The movement is not helped by suggesting inaction would cease if only someone had the bravery to present a ‘pragmatic’ solution. From Rudd’s ETS to Gillard’s Clean Energy Act to Turnbull’s NEG, Australia has had plenty of pragmatic solutionsto climate action fail, not due to lack of consensus, but often because of explicit involvement by groups tied to industry or purchased media.

It does not help to believe in a supposed powerlessness that justifies inaction. If us university students posed no threat, there would be no need for organisations such as the IPA to run programs targeted at sowing doubt over climate action among young people. Free pamphlets, brochures, media contacts and organisational support through groups such as Generation Liberty would not be available if what happened on campus did not matter. As young people we form the next generation of leaders, and have the power to define what it means to be seen as visionary or future-focused.

There is merit in saying that a coherent message from young people is prevented by a movement seen only as the radical ravings of revolutionary reds. The trope of the excessively bombastic and deficiently self-aware Marxist is nothing new.
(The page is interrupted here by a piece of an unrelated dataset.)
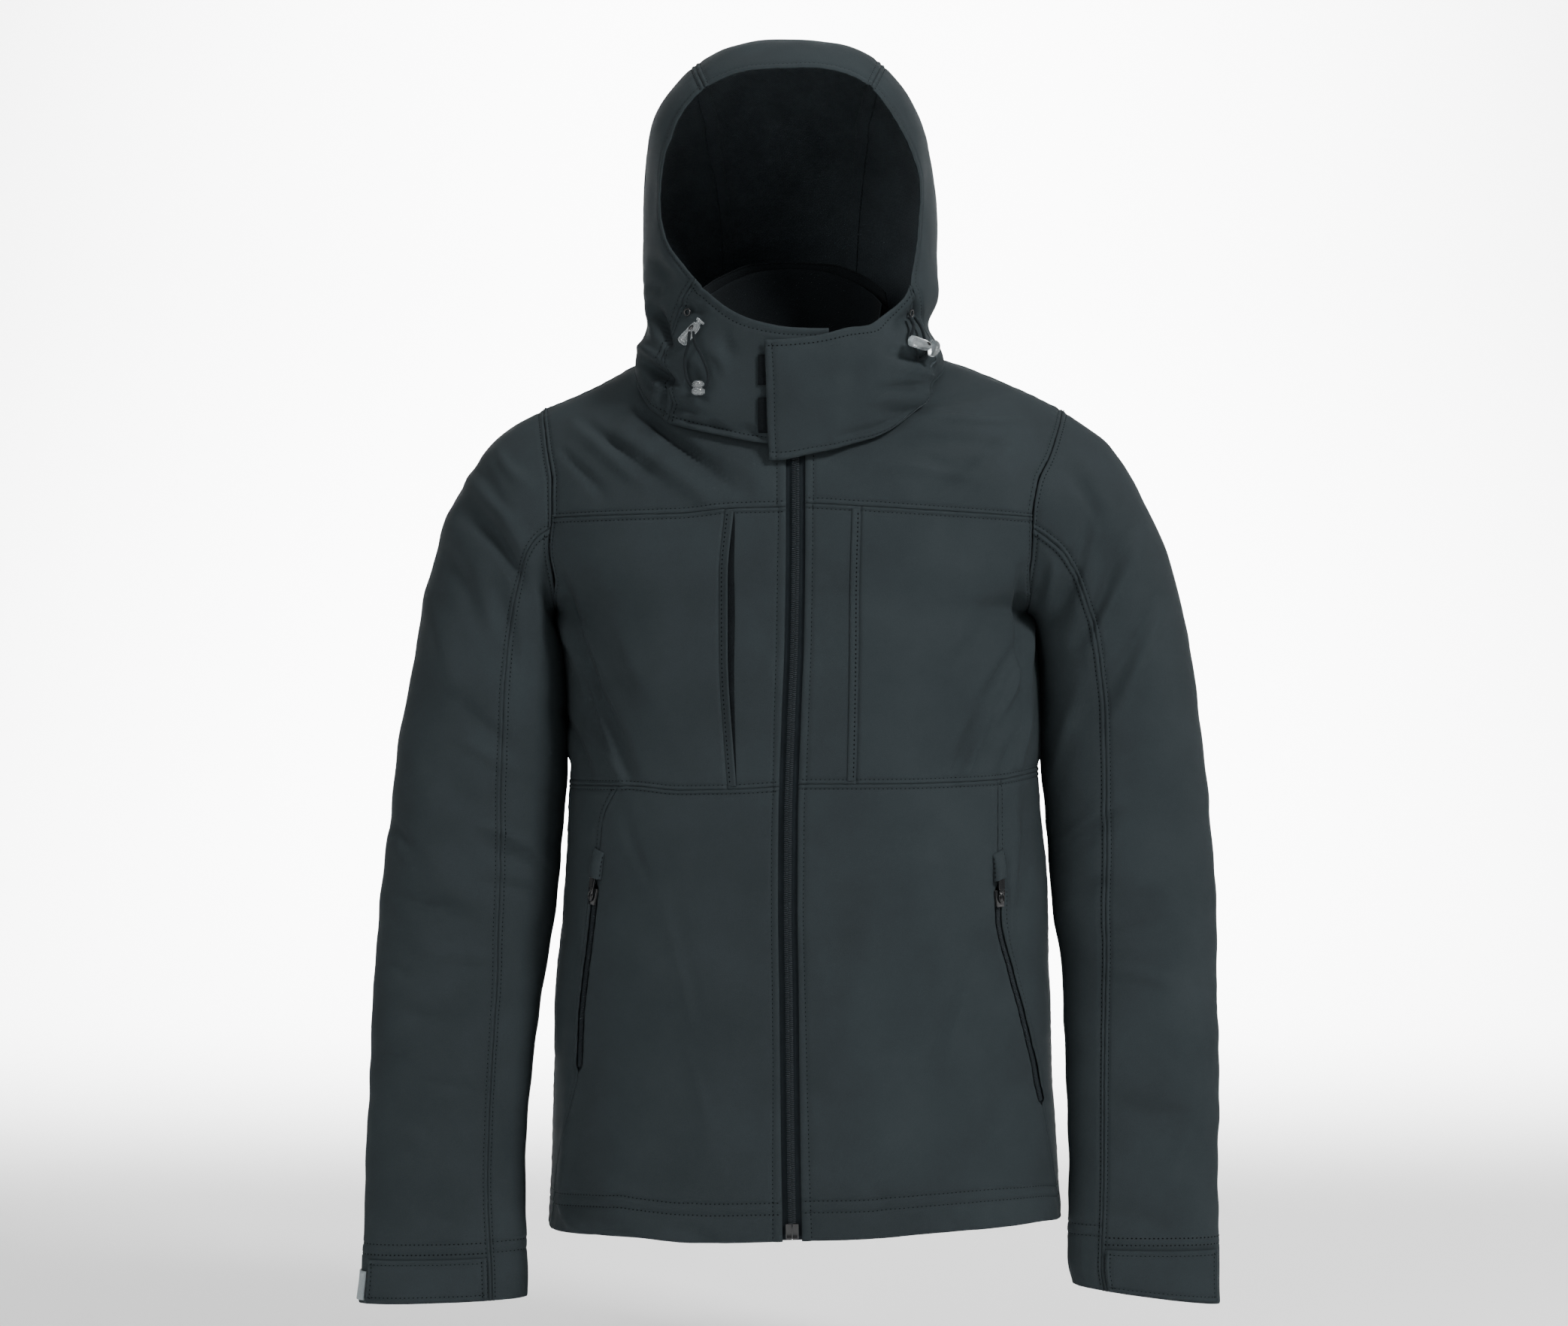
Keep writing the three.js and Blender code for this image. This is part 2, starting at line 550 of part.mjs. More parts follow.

George Orwell, while advocating for socialism in The Road to Wigan Pier, described a stereotype of bearded, sandal-wearing, fruit juice-drinking, yoga-practicing, vegetarian, middle-class socialists “of the cocksure Marx quoting-type” being a major impediment to the movement gaining wider sympathy. Yet, he felt “for the present one must just set one’s teeth and ignore them” as “they will loom much smaller when the movement has been humanized.”

The existence of fringe groups is not to blame for the lack of action on climate change. If the rest of us faced the alienating air of protests not with resignation, but perseverance, the problems presented by the fringes would disappear by dilution alone. It is not their radicalism, but the excuses of the rest of us that has allowed them to define the movement.

 

All opinions expressed above are the author’s own.